» **Task to carry out**: Up to and including the line that contains "before = set(bpy.data.objects)", repeat each line of the data exactly, starting from the first.

» **Collected material**:
** begin **

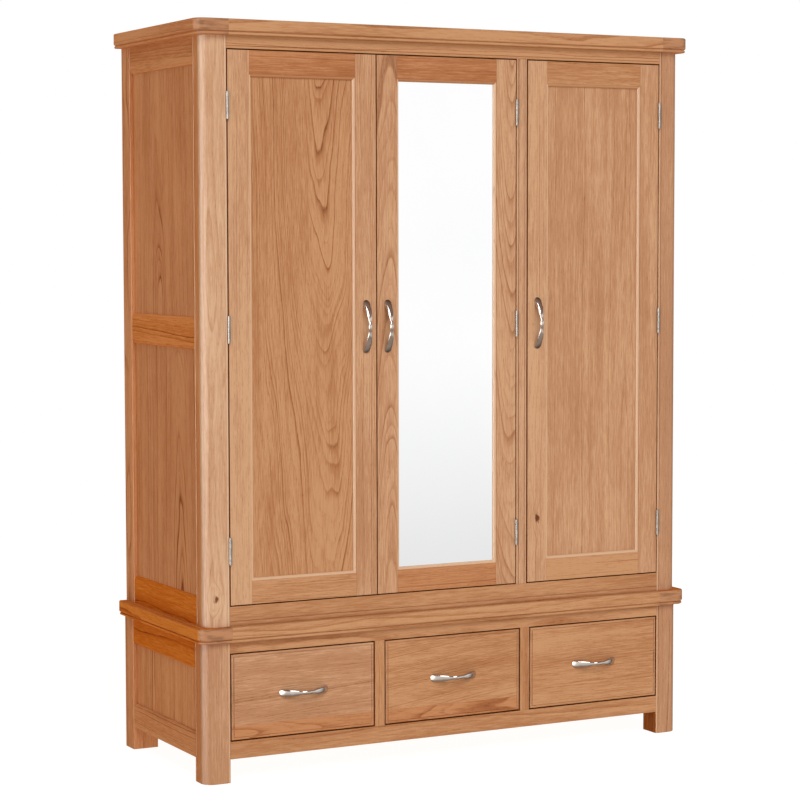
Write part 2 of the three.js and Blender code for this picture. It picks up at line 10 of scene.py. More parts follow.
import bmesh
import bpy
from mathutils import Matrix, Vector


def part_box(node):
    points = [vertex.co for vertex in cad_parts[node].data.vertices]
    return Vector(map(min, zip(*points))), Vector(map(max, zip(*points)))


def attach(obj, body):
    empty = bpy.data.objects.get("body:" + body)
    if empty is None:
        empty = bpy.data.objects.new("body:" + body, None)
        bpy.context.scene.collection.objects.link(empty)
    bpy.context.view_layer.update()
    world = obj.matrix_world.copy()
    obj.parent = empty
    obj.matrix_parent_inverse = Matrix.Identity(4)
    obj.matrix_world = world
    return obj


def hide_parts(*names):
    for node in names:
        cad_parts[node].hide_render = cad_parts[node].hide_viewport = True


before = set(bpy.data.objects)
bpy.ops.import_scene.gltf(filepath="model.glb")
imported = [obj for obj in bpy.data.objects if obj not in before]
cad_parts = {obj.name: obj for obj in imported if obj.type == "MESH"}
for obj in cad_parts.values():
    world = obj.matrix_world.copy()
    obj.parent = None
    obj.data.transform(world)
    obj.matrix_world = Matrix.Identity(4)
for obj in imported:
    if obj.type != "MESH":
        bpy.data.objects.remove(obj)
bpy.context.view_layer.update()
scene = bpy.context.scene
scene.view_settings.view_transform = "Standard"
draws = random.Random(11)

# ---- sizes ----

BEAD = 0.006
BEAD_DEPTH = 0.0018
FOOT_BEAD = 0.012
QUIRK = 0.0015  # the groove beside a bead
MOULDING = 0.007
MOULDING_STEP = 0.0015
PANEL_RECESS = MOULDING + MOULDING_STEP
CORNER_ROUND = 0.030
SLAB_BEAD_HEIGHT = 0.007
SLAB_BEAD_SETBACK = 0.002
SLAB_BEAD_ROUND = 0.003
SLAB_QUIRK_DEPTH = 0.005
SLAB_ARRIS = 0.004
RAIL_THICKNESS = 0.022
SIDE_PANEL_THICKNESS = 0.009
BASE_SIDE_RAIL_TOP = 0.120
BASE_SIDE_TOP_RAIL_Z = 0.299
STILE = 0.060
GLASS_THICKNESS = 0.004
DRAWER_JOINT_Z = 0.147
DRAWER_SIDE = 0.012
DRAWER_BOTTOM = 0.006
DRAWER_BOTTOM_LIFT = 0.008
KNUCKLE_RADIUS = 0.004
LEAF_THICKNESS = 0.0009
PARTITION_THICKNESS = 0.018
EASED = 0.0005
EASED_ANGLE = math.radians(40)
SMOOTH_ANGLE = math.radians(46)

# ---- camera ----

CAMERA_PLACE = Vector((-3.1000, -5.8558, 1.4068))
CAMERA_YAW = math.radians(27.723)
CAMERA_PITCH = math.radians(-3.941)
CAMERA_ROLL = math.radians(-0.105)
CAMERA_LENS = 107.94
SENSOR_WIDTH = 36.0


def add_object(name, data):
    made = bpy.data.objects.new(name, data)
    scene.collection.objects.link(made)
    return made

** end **

» **Complete response**:
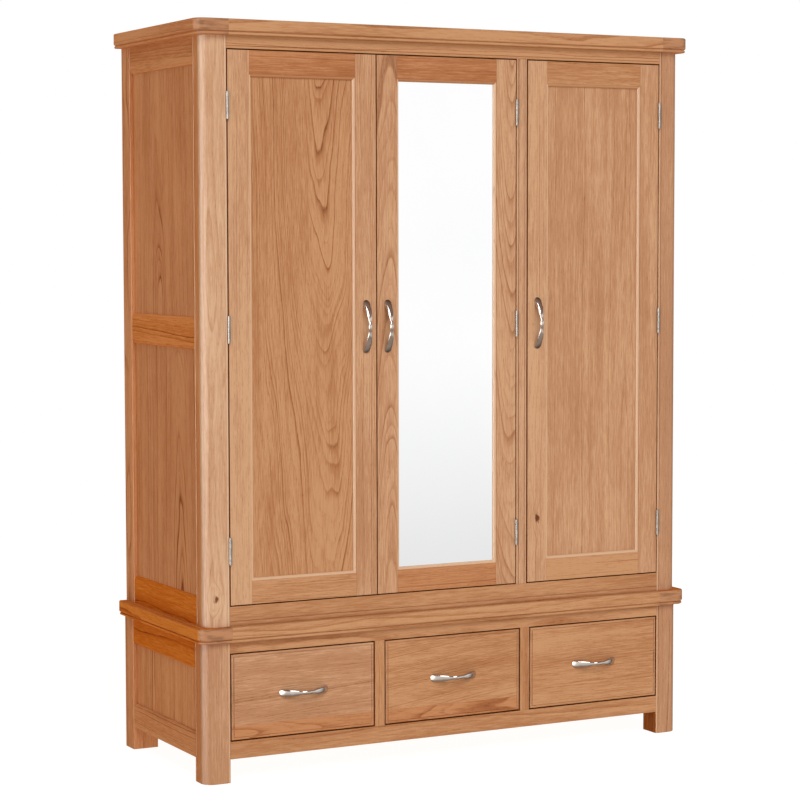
Write part 2 of the three.js and Blender code for this picture. It picks up at line 10 of scene.py. More parts follow.
import bmesh
import bpy
from mathutils import Matrix, Vector


def part_box(node):
    points = [vertex.co for vertex in cad_parts[node].data.vertices]
    return Vector(map(min, zip(*points))), Vector(map(max, zip(*points)))


def attach(obj, body):
    empty = bpy.data.objects.get("body:" + body)
    if empty is None:
        empty = bpy.data.objects.new("body:" + body, None)
        bpy.context.scene.collection.objects.link(empty)
    bpy.context.view_layer.update()
    world = obj.matrix_world.copy()
    obj.parent = empty
    obj.matrix_parent_inverse = Matrix.Identity(4)
    obj.matrix_world = world
    return obj


def hide_parts(*names):
    for node in names:
        cad_parts[node].hide_render = cad_parts[node].hide_viewport = True


before = set(bpy.data.objects)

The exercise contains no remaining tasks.